Fr Peter Wood joins us for this week’s reflections and today reads from Luke’s Gospel (13: 18-21) in which Jesus compares the kingdom of God to a mustard seed or the yeast that makes bread rise.

Fr Peter says this Gospel helps us ponder the mystery of the kingdom of God. He says when we think of the beautiful place in which we live there is something that attracts us to a place that truly fulfills us and when we sit back and look back at the surroundings and take in what is beautiful it helps us grasp this mystery.

As we know, human words cannot truly describe this particular place. We know that our language is very limited in being able to decipher ‘what is it like?’. Questions that help us to think about the kingdom of God will hopefully make us truly desire the place that our Lord Jesus had come to open this kingdom to us.
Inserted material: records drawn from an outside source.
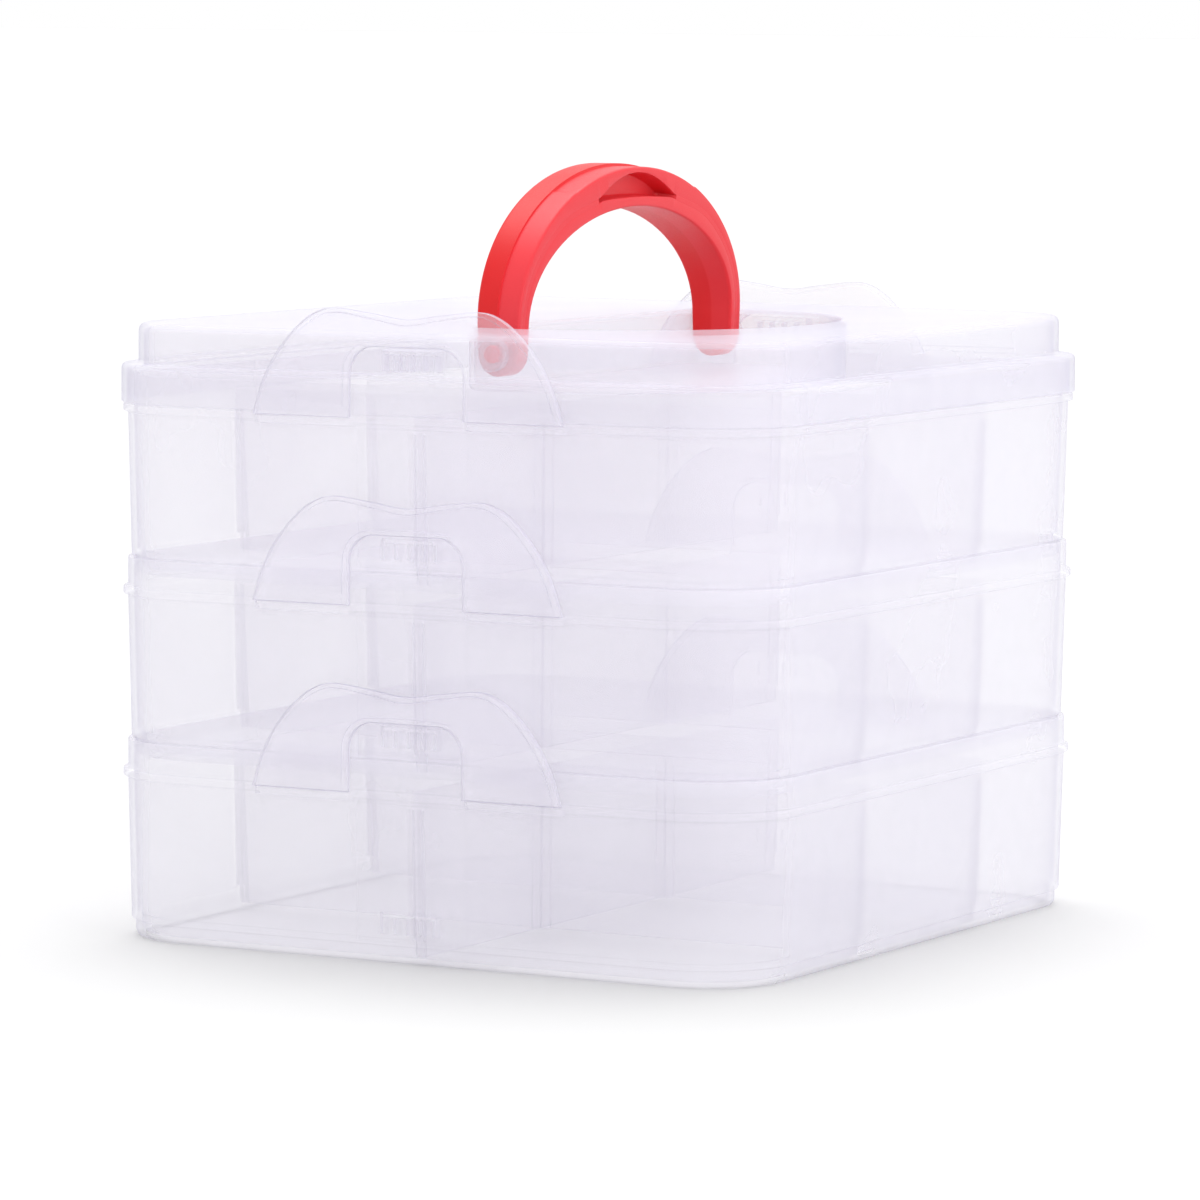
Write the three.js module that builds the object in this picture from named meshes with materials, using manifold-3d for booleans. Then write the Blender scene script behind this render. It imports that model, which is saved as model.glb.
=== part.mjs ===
// Stacking art supply box in clear plastic: three trays, a lid with a folding
// handle, and a pair of flap latches on every tray. Each tray holds removable
// dividers. Units are millimetres, +Z is up, the front is the -Y side, and the
// origin is the centre of the box on the plane it stands on.
import * as THREE from 'three';
import Module from 'manifold-3d';
import { mergeVertices } from 'three/addons/utils/BufferGeometryUtils.js';

// Outline of the box, measured over the beads that run round every tray.
const BOX_WIDTH = 250;
const BOX_DEPTH = 265;
const BOX_CORNER_RADIUS = 33.5;
const CORNER_STEPS = 7;

// Tray section. An inset is a distance inwards from the bead outline.
const TRAY_NAMES = ['bottom', 'middle', 'top'];
const TIER_PITCH = 61;
const SKIN = 2;
const FLOOR = 1.8;
const RIM_INSET = 1.6;
const RIM_ROUND = 0.5;
const WALL_DRAFT = 1.2;
const FOOT_HEIGHT = 6;
const FOOT_ROUND = 3;
const FLOOR_ROUND = 2.4;
const BEAD_HEIGHT = 2.8;
const BEAD_BELOW_RIM = 11.2;
const BEAD_ROUND = 0.5;
const NEST_GAP = 0.6;
const REST_GAP = 0.3;

// Lid: a skirt that covers the top rim, and a raised middle.
const LID_SKIN = 1.8;
const SKIRT_GAP = 0.4;
const SKIRT_HEIGHT = 13.1;
const PLATEAU_INSET = 5.1;
const PLATEAU_HEIGHT = 13.3;
const LID_ROUND = 2.4;

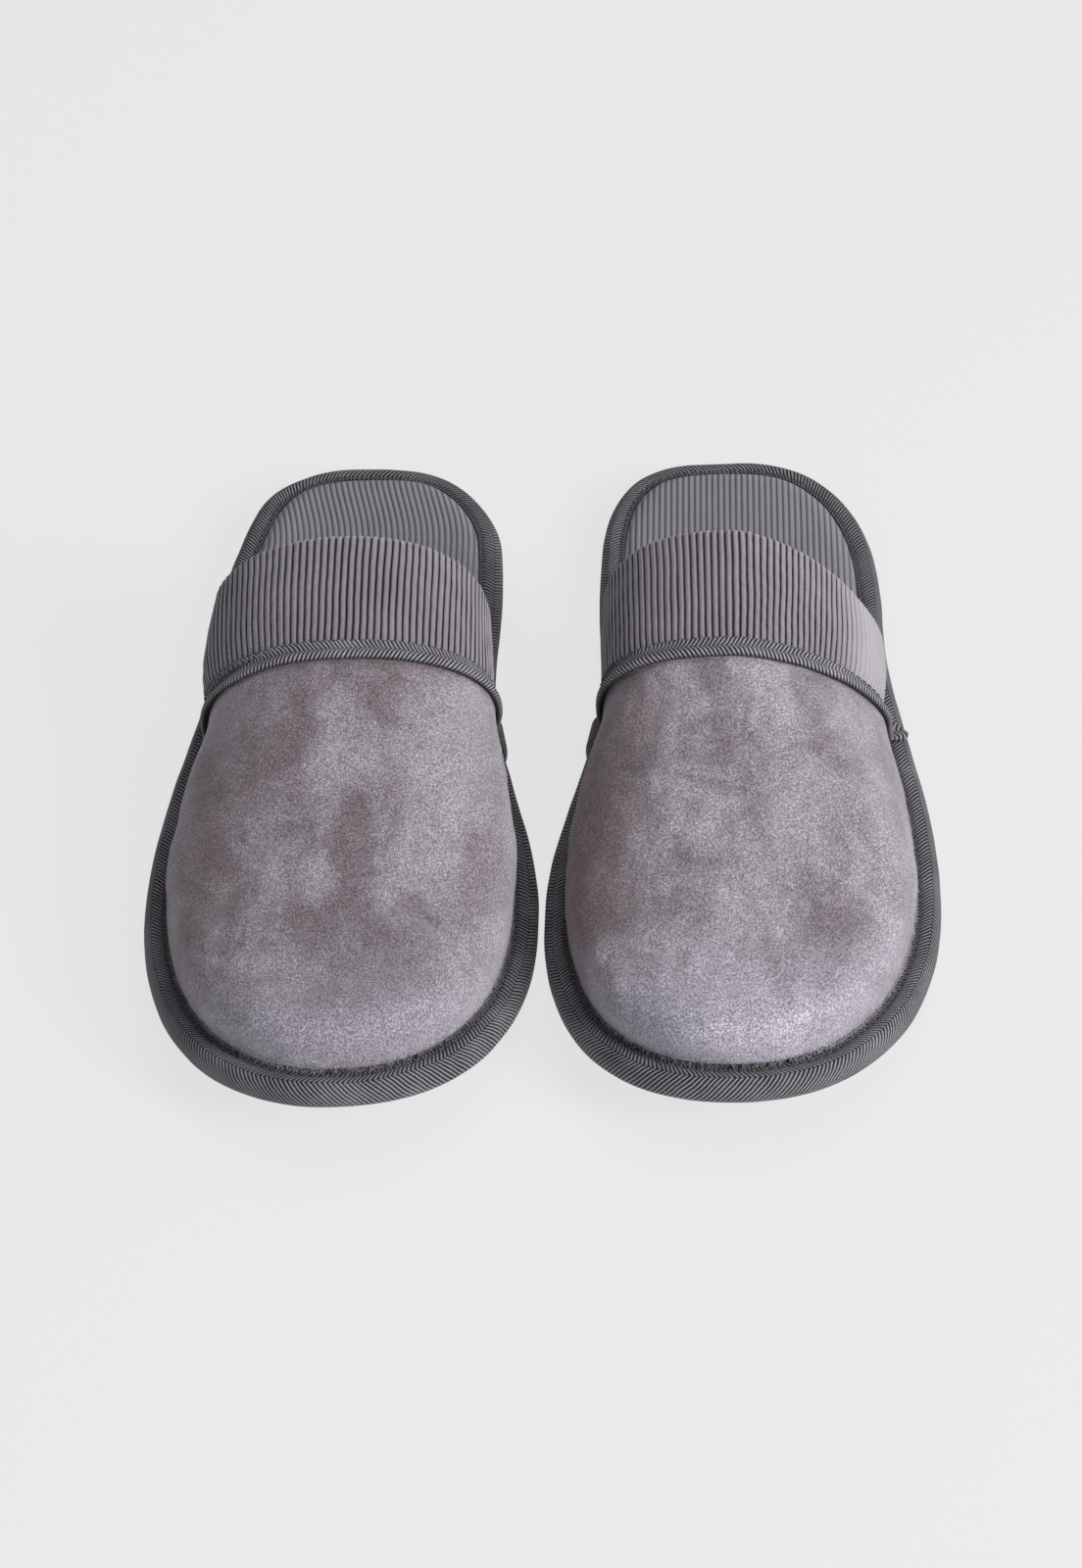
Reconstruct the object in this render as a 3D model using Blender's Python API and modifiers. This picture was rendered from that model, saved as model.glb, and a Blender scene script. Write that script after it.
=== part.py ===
"""A pair of closed-toe spa slippers, each built layer by layer as it is sewn.

Every slipper is drawn in its own flat frame, in metres: u runs across it towards the little toe, v runs
from the toe tip towards the heel, and z is up from the floor. The toe end is then lifted by the toe
spring, the heel leans a little, and the slipper is set beside its mirrored partner.
"""

import math

import bmesh
import bpy
from mathutils import Matrix, Vector

MM = 0.001
MERGE = 0.001 * MM
SMOOTH_ANGLE = math.radians(40.0)

# Sole outline: the half widths are measured from the slipper's centre line.
HALF_LENGTH = 137.5 * MM
PAIR_OFFSET = 52.3 * MM
SIDES = {
    "lateral": {
        "sign": 1.0,
        "ball": (-50.0 * MM, 54.4 * MM),
        "waist": (65.0 * MM, 42.3 * MM),
        "heel": (65.0 * MM, 42.3 * MM),
        "toe_power": 2.1,
        "heel_power": 2.4,
    },
    "medial": {
        "sign": -1.0,
        "ball": (-58.0 * MM, 51.3 * MM),
        "waist": (38.0 * MM, 37.6 * MM),
        "heel": (75.0 * MM, 38.7 * MM),
        "toe_power": 2.25,
        "heel_power": 3.3,
    },
}
STATIONS = 24
OUTLINE_STEP = 0.02
TOE_SPRING = 12.9 * MM
SPRING_STARTS = -50.0 * MM
LEAN_STARTS = 98.0 * MM

# Layers of the sole: heights in the flat frame, and insets from the sole outline.
GAP = 0.3 * MM
OUTSOLE_INSET = 7.6 * MM
OUTSOLE_TOP = 3.4 * MM
TREAD_DEPTH = 1.2 * MM
TREAD_PITCH = 13.0 * MM
TREAD_GROOVE = 2.6 * MM
TREAD_REACH = 70.0 * MM
TREAD_SLOPE = 0.175
CORE_INSET = 1.6 * MM
MIDSOLE_TOP = 7.0 * MM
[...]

Fr Peter says, we heard two questions at the beginning of this Gospel, “What is the Kingdom of God like? What shall I compare it with? The first question may not be easy to understand but maybe the second one is… what shall I compare it with? He says, we began this reflection thinking of our own life and the places we’ve been, whether it be here on the coast or inland. There is something beautiful about the country in which we live.  There are beautiful aspects to those places which truly capture our imagination. At times, it is very limiting and restrictive trying to come up with such an explanation, but we can imagine what it is like by thinking think of those memories or experiences wherever we have been to. This, in some way, may help us to come to know and understand what the kingdom of God is for us.

As we know, we have no right to enter such a kingdom but, Fr Peter says, it is an invitation to us to  accept the will of God for our lives and to be able to place ourselves in his presence and to be truly aware that by doing so, if we truly desire to do his will, we will, hopefully, experience a kingdom that is beautiful; a kingdom that is good; a kingdom that is true; a kingdom that our Lord Jesus came to open up for us.